YOUR TASK >> Repeat the listing below in full, exactly as it stands.

DATA BLOCK >>
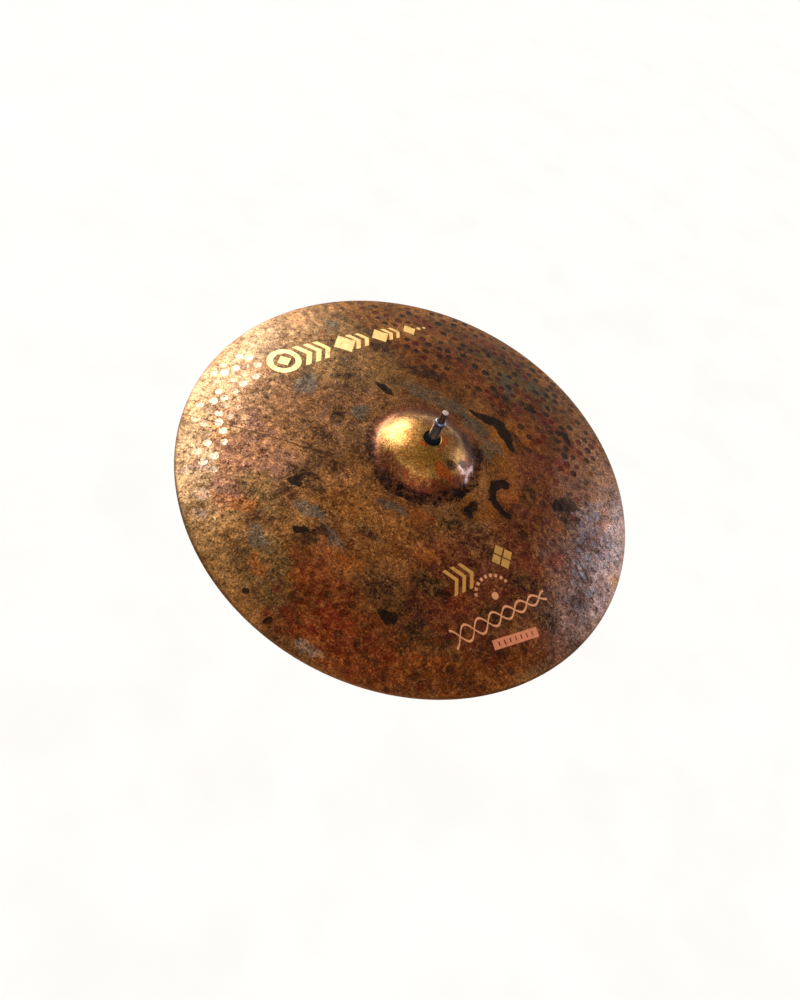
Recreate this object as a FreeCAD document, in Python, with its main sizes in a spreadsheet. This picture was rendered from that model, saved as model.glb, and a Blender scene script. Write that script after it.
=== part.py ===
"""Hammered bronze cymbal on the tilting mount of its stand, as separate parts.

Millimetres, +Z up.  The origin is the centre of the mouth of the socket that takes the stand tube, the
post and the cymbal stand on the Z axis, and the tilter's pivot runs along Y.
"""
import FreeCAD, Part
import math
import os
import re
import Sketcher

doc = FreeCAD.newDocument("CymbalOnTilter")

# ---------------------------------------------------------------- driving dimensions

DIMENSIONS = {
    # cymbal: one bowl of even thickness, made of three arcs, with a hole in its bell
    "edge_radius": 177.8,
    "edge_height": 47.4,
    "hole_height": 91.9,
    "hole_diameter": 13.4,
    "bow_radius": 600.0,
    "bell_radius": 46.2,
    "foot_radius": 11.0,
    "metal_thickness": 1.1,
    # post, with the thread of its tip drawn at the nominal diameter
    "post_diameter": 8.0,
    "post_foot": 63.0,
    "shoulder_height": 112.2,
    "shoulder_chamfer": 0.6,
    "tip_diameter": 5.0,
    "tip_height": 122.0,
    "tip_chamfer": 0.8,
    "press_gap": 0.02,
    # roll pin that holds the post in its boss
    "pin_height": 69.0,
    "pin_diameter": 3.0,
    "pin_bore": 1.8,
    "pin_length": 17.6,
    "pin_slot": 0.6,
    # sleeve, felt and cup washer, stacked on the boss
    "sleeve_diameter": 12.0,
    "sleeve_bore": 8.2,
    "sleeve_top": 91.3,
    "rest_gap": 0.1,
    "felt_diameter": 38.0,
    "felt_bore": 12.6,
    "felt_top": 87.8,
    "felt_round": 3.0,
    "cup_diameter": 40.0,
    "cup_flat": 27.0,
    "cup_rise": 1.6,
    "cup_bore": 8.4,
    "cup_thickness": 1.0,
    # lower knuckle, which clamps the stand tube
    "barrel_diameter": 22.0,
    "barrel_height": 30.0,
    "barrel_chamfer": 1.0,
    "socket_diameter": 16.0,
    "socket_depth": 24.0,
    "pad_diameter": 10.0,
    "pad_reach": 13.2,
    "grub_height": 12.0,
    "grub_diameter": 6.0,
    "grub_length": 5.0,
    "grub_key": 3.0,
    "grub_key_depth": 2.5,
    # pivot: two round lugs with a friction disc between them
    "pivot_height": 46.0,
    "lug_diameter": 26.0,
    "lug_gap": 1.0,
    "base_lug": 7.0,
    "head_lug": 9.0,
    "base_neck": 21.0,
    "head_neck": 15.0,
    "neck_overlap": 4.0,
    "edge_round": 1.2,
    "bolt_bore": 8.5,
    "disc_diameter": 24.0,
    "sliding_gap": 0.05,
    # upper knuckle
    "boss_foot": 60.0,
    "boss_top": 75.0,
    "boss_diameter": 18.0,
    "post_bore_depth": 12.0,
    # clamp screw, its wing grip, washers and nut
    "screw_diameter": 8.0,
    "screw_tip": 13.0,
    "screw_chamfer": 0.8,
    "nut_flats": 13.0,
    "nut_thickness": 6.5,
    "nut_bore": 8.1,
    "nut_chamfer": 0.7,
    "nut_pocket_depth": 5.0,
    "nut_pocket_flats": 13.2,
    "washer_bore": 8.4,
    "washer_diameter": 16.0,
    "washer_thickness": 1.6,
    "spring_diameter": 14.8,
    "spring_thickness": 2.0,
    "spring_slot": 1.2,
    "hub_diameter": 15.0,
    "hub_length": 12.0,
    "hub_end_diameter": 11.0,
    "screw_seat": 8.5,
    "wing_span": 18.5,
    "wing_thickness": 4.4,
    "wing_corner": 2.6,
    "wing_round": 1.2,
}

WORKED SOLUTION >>
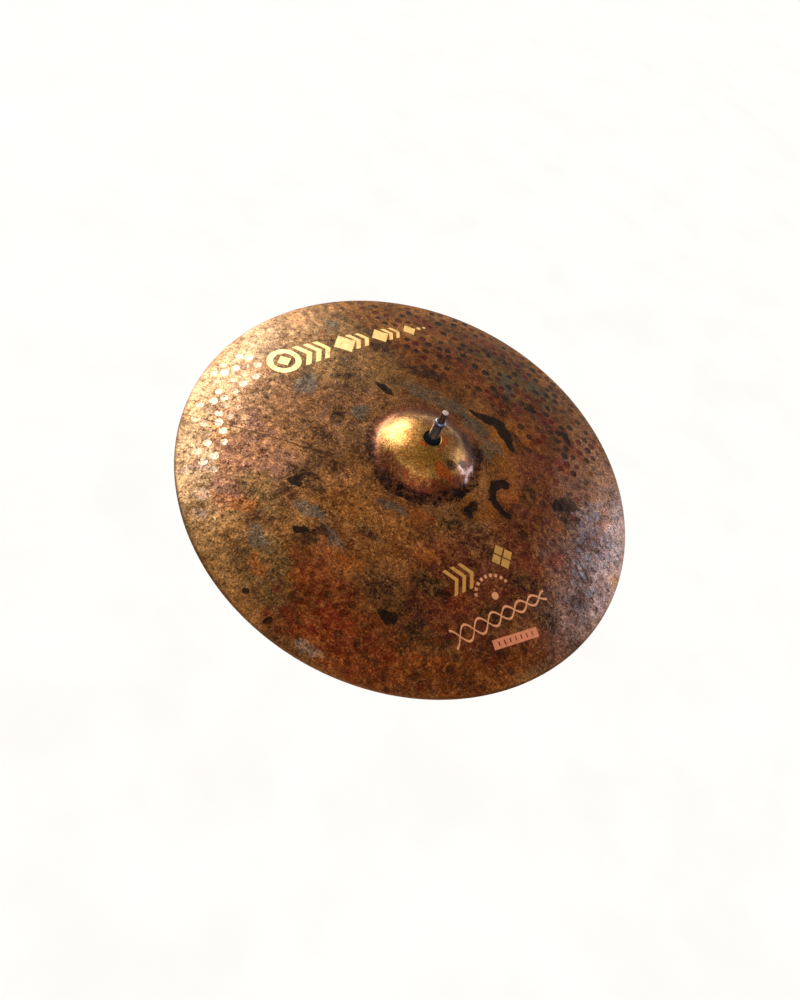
Recreate this object as a FreeCAD document, in Python, with its main sizes in a spreadsheet. This picture was rendered from that model, saved as model.glb, and a Blender scene script. Write that script after it.
=== part.py ===
"""Hammered bronze cymbal on the tilting mount of its stand, as separate parts.

Millimetres, +Z up.  The origin is the centre of the mouth of the socket that takes the stand tube, the
post and the cymbal stand on the Z axis, and the tilter's pivot runs along Y.
"""
import FreeCAD, Part
import math
import os
import re
import Sketcher

doc = FreeCAD.newDocument("CymbalOnTilter")

# ---------------------------------------------------------------- driving dimensions

DIMENSIONS = {
    # cymbal: one bowl of even thickness, made of three arcs, with a hole in its bell
    "edge_radius": 177.8,
    "edge_height": 47.4,
    "hole_height": 91.9,
    "hole_diameter": 13.4,
    "bow_radius": 600.0,
    "bell_radius": 46.2,
    "foot_radius": 11.0,
    "metal_thickness": 1.1,
    # post, with the thread of its tip drawn at the nominal diameter
    "post_diameter": 8.0,
    "post_foot": 63.0,
    "shoulder_height": 112.2,
    "shoulder_chamfer": 0.6,
    "tip_diameter": 5.0,
    "tip_height": 122.0,
    "tip_chamfer": 0.8,
    "press_gap": 0.02,
    # roll pin that holds the post in its boss
    "pin_height": 69.0,
    "pin_diameter": 3.0,
    "pin_bore": 1.8,
    "pin_length": 17.6,
    "pin_slot": 0.6,
    # sleeve, felt and cup washer, stacked on the boss
    "sleeve_diameter": 12.0,
    "sleeve_bore": 8.2,
    "sleeve_top": 91.3,
    "rest_gap": 0.1,
    "felt_diameter": 38.0,
    "felt_bore": 12.6,
    "felt_top": 87.8,
    "felt_round": 3.0,
    "cup_diameter": 40.0,
    "cup_flat": 27.0,
    "cup_rise": 1.6,
    "cup_bore": 8.4,
    "cup_thickness": 1.0,
    # lower knuckle, which clamps the stand tube
    "barrel_diameter": 22.0,
    "barrel_height": 30.0,
    "barrel_chamfer": 1.0,
    "socket_diameter": 16.0,
    "socket_depth": 24.0,
    "pad_diameter": 10.0,
    "pad_reach": 13.2,
    "grub_height": 12.0,
    "grub_diameter": 6.0,
    "grub_length": 5.0,
    "grub_key": 3.0,
    "grub_key_depth": 2.5,
    # pivot: two round lugs with a friction disc between them
    "pivot_height": 46.0,
    "lug_diameter": 26.0,
    "lug_gap": 1.0,
    "base_lug": 7.0,
    "head_lug": 9.0,
    "base_neck": 21.0,
    "head_neck": 15.0,
    "neck_overlap": 4.0,
    "edge_round": 1.2,
    "bolt_bore": 8.5,
    "disc_diameter": 24.0,
    "sliding_gap": 0.05,
    # upper knuckle
    "boss_foot": 60.0,
    "boss_top": 75.0,
    "boss_diameter": 18.0,
    "post_bore_depth": 12.0,
    # clamp screw, its wing grip, washers and nut
    "screw_diameter": 8.0,
    "screw_tip": 13.0,
    "screw_chamfer": 0.8,
    "nut_flats": 13.0,
    "nut_thickness": 6.5,
    "nut_bore": 8.1,
    "nut_chamfer": 0.7,
    "nut_pocket_depth": 5.0,
    "nut_pocket_flats": 13.2,
    "washer_bore": 8.4,
    "washer_diameter": 16.0,
    "washer_thickness": 1.6,
    "spring_diameter": 14.8,
    "spring_thickness": 2.0,
    "spring_slot": 1.2,
    "hub_diameter": 15.0,
    "hub_length": 12.0,
    "hub_end_diameter": 11.0,
    "screw_seat": 8.5,
    "wing_span": 18.5,
    "wing_thickness": 4.4,
    "wing_corner": 2.6,
    "wing_round": 1.2,
}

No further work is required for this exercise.